## Begin Data entries

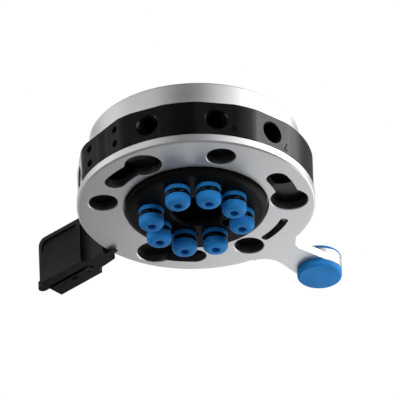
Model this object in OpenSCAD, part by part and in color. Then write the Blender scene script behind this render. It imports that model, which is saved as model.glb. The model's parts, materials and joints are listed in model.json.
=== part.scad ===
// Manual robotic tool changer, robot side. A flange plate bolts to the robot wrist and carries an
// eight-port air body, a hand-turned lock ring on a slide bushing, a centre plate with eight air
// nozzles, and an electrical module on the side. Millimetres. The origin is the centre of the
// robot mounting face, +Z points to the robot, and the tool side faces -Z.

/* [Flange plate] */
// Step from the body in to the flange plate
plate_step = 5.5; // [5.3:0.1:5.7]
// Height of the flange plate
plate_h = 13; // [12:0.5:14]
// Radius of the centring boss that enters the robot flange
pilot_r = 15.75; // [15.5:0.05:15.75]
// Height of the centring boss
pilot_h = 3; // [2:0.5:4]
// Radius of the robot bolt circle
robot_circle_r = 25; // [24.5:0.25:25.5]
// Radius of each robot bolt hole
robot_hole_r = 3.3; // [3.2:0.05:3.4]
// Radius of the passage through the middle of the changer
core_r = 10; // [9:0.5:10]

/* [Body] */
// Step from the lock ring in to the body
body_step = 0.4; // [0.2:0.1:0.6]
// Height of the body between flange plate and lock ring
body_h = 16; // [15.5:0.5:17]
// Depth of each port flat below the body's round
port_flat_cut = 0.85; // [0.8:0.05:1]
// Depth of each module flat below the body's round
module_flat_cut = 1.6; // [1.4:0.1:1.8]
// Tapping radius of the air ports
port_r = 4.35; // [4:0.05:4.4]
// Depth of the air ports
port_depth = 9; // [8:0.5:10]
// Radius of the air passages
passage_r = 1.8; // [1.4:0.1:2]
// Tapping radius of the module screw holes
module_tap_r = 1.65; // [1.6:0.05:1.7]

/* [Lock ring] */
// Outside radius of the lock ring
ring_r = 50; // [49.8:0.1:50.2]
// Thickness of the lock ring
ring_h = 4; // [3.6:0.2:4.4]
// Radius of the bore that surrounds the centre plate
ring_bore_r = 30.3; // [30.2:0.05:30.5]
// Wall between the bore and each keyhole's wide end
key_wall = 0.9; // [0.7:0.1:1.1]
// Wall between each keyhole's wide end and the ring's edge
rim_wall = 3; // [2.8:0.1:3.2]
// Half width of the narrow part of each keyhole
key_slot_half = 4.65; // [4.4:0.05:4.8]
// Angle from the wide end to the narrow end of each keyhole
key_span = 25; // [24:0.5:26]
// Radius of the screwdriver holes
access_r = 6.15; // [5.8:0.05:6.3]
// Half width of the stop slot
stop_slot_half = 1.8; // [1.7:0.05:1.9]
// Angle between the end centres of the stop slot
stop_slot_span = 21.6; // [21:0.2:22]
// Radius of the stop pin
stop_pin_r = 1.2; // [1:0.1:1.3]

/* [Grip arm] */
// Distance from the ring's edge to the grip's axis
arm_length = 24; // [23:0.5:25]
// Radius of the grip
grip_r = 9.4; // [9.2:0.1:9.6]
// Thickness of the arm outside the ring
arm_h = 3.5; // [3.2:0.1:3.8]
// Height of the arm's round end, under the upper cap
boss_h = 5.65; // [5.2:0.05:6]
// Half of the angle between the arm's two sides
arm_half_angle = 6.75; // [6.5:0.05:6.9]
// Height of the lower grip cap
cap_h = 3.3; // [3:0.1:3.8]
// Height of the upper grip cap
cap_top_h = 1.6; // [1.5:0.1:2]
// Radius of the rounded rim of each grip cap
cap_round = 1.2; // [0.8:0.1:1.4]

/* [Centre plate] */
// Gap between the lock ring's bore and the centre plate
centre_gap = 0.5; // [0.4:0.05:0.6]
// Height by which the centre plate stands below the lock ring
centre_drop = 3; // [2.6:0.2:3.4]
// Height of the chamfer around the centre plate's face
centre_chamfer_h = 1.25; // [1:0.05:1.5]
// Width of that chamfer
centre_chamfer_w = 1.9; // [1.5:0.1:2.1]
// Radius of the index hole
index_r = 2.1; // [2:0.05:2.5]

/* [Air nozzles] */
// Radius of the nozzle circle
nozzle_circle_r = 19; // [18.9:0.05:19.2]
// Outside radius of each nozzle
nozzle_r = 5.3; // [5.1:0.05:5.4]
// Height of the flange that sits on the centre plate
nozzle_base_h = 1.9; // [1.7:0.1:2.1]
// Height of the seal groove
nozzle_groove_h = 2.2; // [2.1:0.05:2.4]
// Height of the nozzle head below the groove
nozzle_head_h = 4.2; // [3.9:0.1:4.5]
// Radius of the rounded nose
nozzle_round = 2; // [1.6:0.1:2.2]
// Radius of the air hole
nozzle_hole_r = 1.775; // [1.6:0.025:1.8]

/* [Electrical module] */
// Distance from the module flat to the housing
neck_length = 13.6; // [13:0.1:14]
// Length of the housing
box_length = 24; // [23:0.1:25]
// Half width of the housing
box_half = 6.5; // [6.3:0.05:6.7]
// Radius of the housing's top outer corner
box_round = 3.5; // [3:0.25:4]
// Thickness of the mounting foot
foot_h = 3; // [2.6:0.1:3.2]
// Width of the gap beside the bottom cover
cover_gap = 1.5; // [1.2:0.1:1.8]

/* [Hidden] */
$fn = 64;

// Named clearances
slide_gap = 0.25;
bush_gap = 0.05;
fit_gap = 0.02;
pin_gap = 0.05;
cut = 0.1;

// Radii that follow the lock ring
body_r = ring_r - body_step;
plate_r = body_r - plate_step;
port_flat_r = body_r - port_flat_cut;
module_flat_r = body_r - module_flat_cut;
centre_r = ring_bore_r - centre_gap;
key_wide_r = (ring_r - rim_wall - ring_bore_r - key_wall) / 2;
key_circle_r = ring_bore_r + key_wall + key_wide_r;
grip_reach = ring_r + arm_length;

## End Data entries
## Begin Data entries

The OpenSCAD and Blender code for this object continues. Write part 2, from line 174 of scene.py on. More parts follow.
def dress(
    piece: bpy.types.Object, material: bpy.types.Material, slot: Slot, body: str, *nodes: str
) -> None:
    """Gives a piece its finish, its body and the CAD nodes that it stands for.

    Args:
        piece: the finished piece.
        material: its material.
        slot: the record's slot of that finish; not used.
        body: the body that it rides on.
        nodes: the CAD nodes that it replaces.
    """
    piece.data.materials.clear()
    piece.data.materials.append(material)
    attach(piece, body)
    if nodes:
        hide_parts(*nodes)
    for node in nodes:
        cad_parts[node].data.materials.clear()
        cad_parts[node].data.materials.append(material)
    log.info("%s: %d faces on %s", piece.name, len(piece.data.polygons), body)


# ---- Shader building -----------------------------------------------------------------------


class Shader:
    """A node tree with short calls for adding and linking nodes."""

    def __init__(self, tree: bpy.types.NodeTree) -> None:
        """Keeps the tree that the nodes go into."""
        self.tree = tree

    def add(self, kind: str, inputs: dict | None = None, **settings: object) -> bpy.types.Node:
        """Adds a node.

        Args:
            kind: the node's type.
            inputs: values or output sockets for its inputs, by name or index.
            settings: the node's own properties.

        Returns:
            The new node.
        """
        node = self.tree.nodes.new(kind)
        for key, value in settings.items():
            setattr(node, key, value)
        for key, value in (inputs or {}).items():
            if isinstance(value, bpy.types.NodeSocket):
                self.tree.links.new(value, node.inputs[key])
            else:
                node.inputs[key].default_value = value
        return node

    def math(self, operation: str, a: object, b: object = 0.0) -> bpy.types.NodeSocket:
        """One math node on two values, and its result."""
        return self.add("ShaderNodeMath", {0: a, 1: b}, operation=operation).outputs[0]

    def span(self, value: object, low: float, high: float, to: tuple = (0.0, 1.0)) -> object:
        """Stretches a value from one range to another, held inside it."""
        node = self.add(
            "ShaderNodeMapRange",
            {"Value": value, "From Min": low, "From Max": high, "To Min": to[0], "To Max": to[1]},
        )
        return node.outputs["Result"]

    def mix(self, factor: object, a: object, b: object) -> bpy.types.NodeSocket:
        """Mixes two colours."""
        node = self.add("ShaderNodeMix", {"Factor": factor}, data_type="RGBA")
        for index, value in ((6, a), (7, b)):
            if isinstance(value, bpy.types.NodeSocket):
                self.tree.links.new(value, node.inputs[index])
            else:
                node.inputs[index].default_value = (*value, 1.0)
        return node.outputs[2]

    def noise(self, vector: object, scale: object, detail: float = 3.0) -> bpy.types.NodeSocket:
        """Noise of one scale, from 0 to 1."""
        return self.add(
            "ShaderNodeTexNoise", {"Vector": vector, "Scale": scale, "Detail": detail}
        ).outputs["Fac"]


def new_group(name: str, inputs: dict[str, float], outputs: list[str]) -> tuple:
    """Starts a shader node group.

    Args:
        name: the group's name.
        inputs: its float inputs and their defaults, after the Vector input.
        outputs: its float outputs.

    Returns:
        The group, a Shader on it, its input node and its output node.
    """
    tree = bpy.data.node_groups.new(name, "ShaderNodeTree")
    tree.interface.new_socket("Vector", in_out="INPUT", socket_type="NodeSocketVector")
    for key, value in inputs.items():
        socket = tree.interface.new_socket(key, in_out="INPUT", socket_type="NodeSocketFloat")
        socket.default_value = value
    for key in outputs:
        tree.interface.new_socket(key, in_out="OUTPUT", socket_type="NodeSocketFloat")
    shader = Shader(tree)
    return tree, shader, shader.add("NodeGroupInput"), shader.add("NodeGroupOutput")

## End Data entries

In the listing above, find the line with "Model this object" and the line with "side faces -Z.", then print exactly those lines and every line between them.

• Reply
Model this object in OpenSCAD, part by part and in color. Then write the Blender scene script behind this render. It imports that model, which is saved as model.glb. The model's parts, materials and joints are listed in model.json.
=== part.scad ===
// Manual robotic tool changer, robot side. A flange plate bolts to the robot wrist and carries an
// eight-port air body, a hand-turned lock ring on a slide bushing, a centre plate with eight air
// nozzles, and an electrical module on the side. Millimetres. The origin is the centre of the
// robot mounting face, +Z points to the robot, and the tool side faces -Z.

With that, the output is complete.